Abstract

In Managed Speech: The Roberts Court’s First Amendment, First Amendment scholar Gregory Magarian explores and critiques how the present U.S. Supreme Court, led by Chief Justice John Roberts, has reshaped and degraded the law of expressive freedom. This timely book shows how the Roberts Court’s free speech decisions embody a version of expressive freedom that Professor Magarian calls “managed speech.” Managed speech empowers stable, responsible institutions, both government and private, to manage public discussion; disfavors First Amendment claims from social and political outsiders; and, above all, promotes social and political stability. Professor Magarian examines all of the more than forty free speech decisions the Supreme Court handed down between Chief Justice Roberts’ ascent in 2005 and Justice Antonin Scalia’s death in 2016. Those decisions, taken together, aggressively advance stability at a steep cost to robust public debate.
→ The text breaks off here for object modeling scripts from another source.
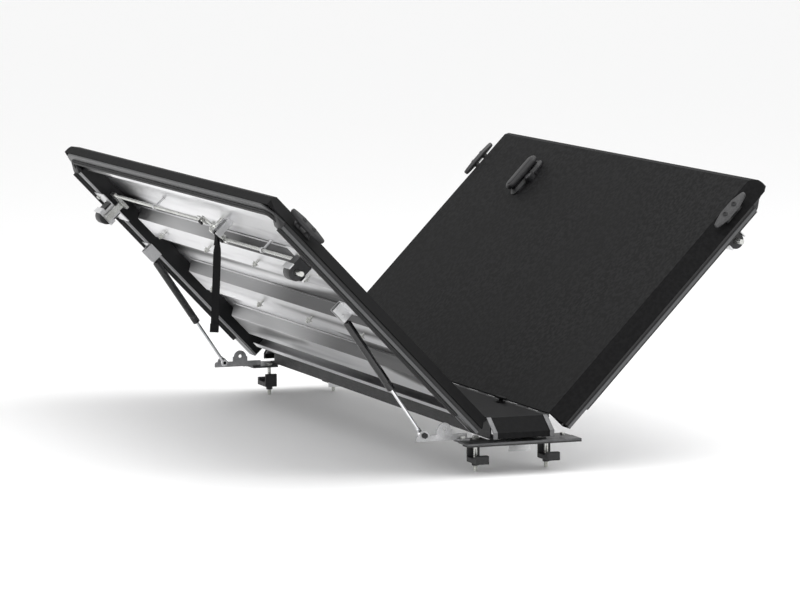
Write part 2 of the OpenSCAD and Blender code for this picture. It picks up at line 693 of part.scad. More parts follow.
in_front() panel_skin(front_handle_x, front_handle_u);  // front_skin
in_front() side_rails();  // front_side_rails
in_front() edge_channel();  // front_edge_channel
in_front() ribs();  // front_ribs
in_front() panel_bolts(front_handle_u);  // front_panel_bolts
in_front() panel_seals();  // front_seals
in_front() cleats();  // front_cleats
in_front() handle_base(front_handle_x, front_handle_u);  // front_handle_base
in_front() handle(front_handle_x, front_handle_u);  // front_handle
in_front() rotor(front_handle_x, front_handle_u);  // front_rotor
in_front() lock_cylinder(front_handle_x, front_handle_u);  // front_lock_cylinder
in_front() latch_brackets(front_handle_x, front_handle_u, [-560, 0, 350], false);  // front_latch_brackets
in_front() latch_guides(front_handle_u);  // front_latch_guides
in_front() strut_clevis(front_strut_x, front_pivot, crown_z, 640);  // front_strut_brackets
in_front() latch_rod_left(front_handle_x, front_handle_u);  // front_latch_rod_left
in_front() latch_rod_right(front_handle_x, front_handle_u);  // front_latch_rod_right

on_left() rear_strut() strut_cylinder(rear_cyl_len);  // rear_strut_cylinder_left
on_left() rear_strut() strut_rod(rear_cyl_len, rear_open_len);  // rear_strut_rod_left
rear_strut() strut_cylinder(rear_cyl_len);  // rear_strut_cylinder_right
rear_strut() strut_rod(rear_cyl_len, rear_open_len);  // rear_strut_rod_right
on_left() front_strut() strut_cylinder(front_cyl_len);  // front_strut_cylinder_left
on_left() front_strut() strut_rod(front_cyl_len, front_open_len);  // front_strut_rod_left
front_strut() strut_cylinder(front_cyl_len);  // front_strut_cylinder_right
front_strut() strut_rod(front_cyl_len, front_open_len);  // front_strut_rod_right
pull_strap();
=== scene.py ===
"""Folding tonneau cover with both panels standing open: materials, finer pieces, light and camera.

Metres, in the frame of the CAD model: +X the vehicle's right, +Y towards the cab, +Z up.
"""

import json
import math

import bmesh
import bpy
from mathutils import Matrix, Vector


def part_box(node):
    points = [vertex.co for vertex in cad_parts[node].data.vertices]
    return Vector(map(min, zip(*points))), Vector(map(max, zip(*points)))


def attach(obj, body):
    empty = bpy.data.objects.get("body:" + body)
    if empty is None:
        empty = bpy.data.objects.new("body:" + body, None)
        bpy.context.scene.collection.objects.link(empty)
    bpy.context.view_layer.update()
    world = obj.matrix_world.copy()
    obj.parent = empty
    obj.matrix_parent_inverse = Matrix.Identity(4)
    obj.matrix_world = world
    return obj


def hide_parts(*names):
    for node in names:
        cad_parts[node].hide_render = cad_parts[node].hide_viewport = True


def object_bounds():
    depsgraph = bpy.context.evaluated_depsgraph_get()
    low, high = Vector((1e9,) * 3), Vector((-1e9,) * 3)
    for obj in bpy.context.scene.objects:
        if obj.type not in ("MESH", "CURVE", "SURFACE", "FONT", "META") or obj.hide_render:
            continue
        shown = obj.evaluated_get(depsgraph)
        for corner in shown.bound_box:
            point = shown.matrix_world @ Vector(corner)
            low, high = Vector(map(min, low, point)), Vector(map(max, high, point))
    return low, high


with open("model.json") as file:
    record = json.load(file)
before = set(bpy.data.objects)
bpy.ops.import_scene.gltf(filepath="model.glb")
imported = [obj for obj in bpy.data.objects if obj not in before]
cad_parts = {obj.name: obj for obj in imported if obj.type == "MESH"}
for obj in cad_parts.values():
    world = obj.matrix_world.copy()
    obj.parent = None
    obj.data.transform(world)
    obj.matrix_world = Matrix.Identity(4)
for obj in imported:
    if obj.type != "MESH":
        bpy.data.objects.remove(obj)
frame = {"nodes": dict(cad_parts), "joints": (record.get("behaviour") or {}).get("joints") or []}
cad_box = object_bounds()

MM = 0.001
SIDES = ("rear", "front")
HANDS = ("left", "right")
joints = {j["name"]: j for j in frame["joints"]}


# ---------- panel frames ----------

class Panel:
    """A panel's own frame: x sideways, u away from the hinge axis, w above the top surface."""

    def __init__(self, side):
        joint = joints[side + "_panel_hinge"]
        lean = math.radians(joint["range_deg"][1])
        towards = 1 if side == "front" else -1
        self.side = side
        self.body = side + "_panel"
        self.along = Vector((0, towards * math.cos(lean), math.sin(lean)))
        self.up = Vector((0, -towards * math.sin(lean), math.cos(lean)))
        axis = Vector(joint["pos_m"])
        skin = frame["nodes"][side + "_skin"].data.vertices
        height = max((v.co - axis).dot(self.up) for v in skin)
        self.origin = axis + self.up * height
        columns = (Vector((1, 0, 0)), self.along, self.up)
        self.matrix = Matrix.Translation(self.origin) @ Matrix(columns).transposed().to_4x4()

    def local(self, point):
        d = Vector(point) - self.origin
        return Vector((d.x, d.dot(self.along), d.dot(self.up)))

    def box(self, node):
        """Lowest and highest (x, u, w) of a CAD node."""
        points = [self.local(v.co) for v in frame["nodes"][node].data.vertices]
        low = Vector(min(p[i] for p in points) for i in range(3))
        high = Vector(max(p[i] for p in points) for i in range(3))
        return low, high


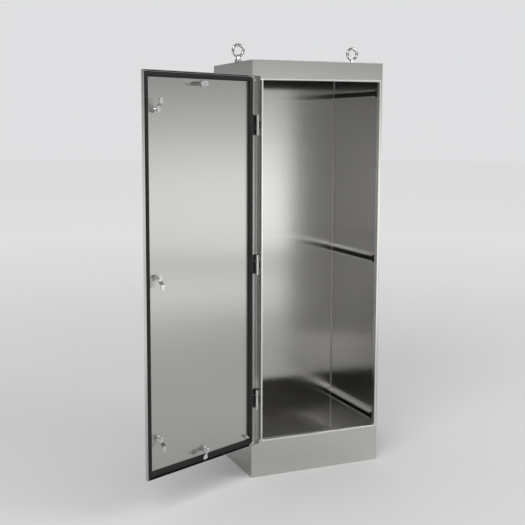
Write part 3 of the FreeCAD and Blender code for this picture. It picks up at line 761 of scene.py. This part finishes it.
def add_light_ring():
    """A wide ring of soft light round the studio that only reflections see."""
    build = bmesh.new()
    bmesh.ops.create_cone(build, cap_ends=False, segments=CIRCLE_STEPS, radius1=RING_RADIUS,
                          radius2=RING_RADIUS, depth=RING_HEIGHT)
    card = stage_object(build, "light_ring")
    card.location.z = RING_HEIGHT / 2
    material, tree, glow = glow_material("light_ring")
    coords = tree.nodes.new("ShaderNodeTexCoord")
    split = tree.nodes.new("ShaderNodeSeparateXYZ")
    ramp = tree.nodes.new("ShaderNodeValToRGB")
    bearing = tree.nodes.new("ShaderNodeMath")
    bearing.operation = "ARCTAN2"
    around = tree.nodes.new("ShaderNodeValToRGB")
    fill_ramp(ramp, RING_STEPS)
    fill_ramp(around, BEARING_STEPS)
    tree.links.new(coords.outputs["Object"], split.inputs["Vector"])
    tree.links.new(spread(tree, split.outputs["Z"], 0.0, 1.0, -RING_HEIGHT / 2, RING_HEIGHT / 2),
                   ramp.inputs["Fac"])
    tree.links.new(split.outputs["X"], bearing.inputs[0])
    tree.links.new(sums(tree, "MULTIPLY", split.outputs["Y"], -1.0), bearing.inputs[1])
    tree.links.new(spread(tree, bearing.outputs["Value"], 0.0, 1.0, -math.pi, math.pi),
                   around.inputs["Fac"])
    tree.links.new(ramp.outputs["Color"], glow.inputs["Color"])
    tree.links.new(around.outputs["Color"], glow.inputs["Strength"])
    card.data.materials.append(material)
    hide_card(card, material)


def add_room():
    """Even light from all round, a pale haze for the camera and a darker room in reflections."""
    world = bpy.data.worlds.new("room")
    bpy.context.scene.world = world
    world.use_nodes = True
    tree = world.node_tree
    tree.nodes.clear()
    path = tree.nodes.new("ShaderNodeLightPath")
    output = tree.nodes.new("ShaderNodeOutputWorld")
    shades = {}
    for name, colour in (("even", scaled((1.0, 1.0, 1.0), ROOM_LIGHT)),
                         ("mirror", scaled((1.0, 1.0, 0.99), ROOM_MIRROR)), ("haze", HAZE_COLOUR)):
        shades[name] = tree.nodes.new("ShaderNodeBackground")
        shades[name].inputs["Color"].default_value = (*colour, 1.0)
    lit = tree.nodes.new("ShaderNodeMixShader")
    seen = tree.nodes.new("ShaderNodeMixShader")
    tree.links.new(path.outputs["Is Glossy Ray"], lit.inputs[0])
    tree.links.new(shades["even"].outputs["Background"], lit.inputs[1])
    tree.links.new(shades["mirror"].outputs["Background"], lit.inputs[2])
    tree.links.new(path.outputs["Is Camera Ray"], seen.inputs[0])
    tree.links.new(lit.outputs["Shader"], seen.inputs[1])
    tree.links.new(shades["haze"].outputs["Background"], seen.inputs[2])
    tree.links.new(seen.outputs["Shader"], output.inputs["Surface"])


def add_soft_light(name, place, aim, size, power):
    """One large soft lamp."""
    data = bpy.data.lights.new(name, "AREA")
    data.shape = "RECTANGLE"
    data.size, data.size_y = size
    data.energy = power
    lamp = bpy.data.objects.new(name, data)
    bpy.context.scene.collection.objects.link(lamp)
    lamp.location = place
    lamp.rotation_euler = (Vector(aim) - Vector(place)).to_track_quat("-Z", "Y").to_euler()


def add_camera():
    """The viewpoint, in front and to the left, looking slightly down."""
    data = bpy.data.cameras.new("camera")
    data.lens = LENS
    data.sensor_width = SENSOR
    data.shift_x, data.shift_y = CAMERA_SHIFT
    camera = bpy.data.objects.new("camera", data)
    bpy.context.scene.collection.objects.link(camera)
    camera.location = CAMERA_PLACE
    azimuth = math.radians(CAMERA_AZIMUTH)
    pitch = math.radians(CAMERA_PITCH)
    ahead = Vector((math.sin(azimuth) * math.cos(pitch), math.cos(azimuth) * math.cos(pitch),
                    math.sin(pitch)))
    camera.rotation_euler = ahead.to_track_quat("-Z", "Y").to_euler()
    bpy.context.scene.camera = camera


def build_stage():
    """Floor, light and camera."""
    plain = add_floor("floor", PLAIN_STEPS)
    plain.visible_glossy = False
    mirrored = add_floor("mirrored_floor", MIRRORED_STEPS)
    mirrored.location = MIRRORED_PLACE
    mirrored.visible_camera = False
    mirrored.visible_diffuse = False
    mirrored.visible_shadow = False
    add_light_ring()
    add_dark_card()
    add_room()
    for name, (place, size, power) in LAMPS.items():
        add_soft_light(name, place, LAMP_AIM, size, power)
    add_camera()
    bpy.context.scene.view_settings.view_transform = "Standard"


build_stage()
finish_frame()
add_gasket()
add_latches()
add_studs()
add_eyes()
add_rail_teeth()
add_welds()
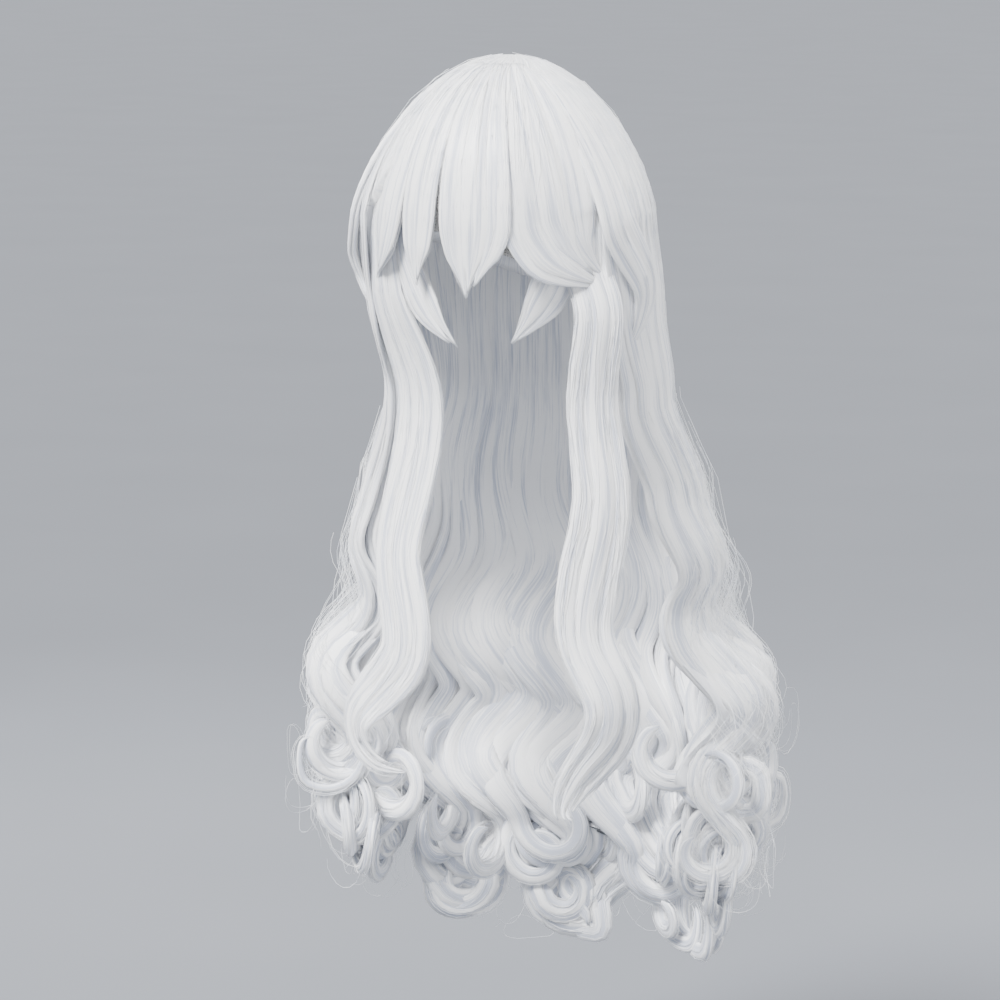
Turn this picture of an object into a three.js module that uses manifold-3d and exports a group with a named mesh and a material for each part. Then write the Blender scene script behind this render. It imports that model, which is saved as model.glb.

Professor Magarian proposes a theoretical alternative to managed speech, one that would aim to increase the range of ideas and voices in public discussion: dynamic diversity. A First Amendment doctrine based on dynamic diversity would prioritize political dissent and the rights of journalists, allow for reasonable regulations of money in politics, and work to broaden opportunities for speakers to be heard. Managed Speech: The Roberts Court’s First Amendment offers a fresh, critical perspective on the crucial question of what the First Amendment should mean and do.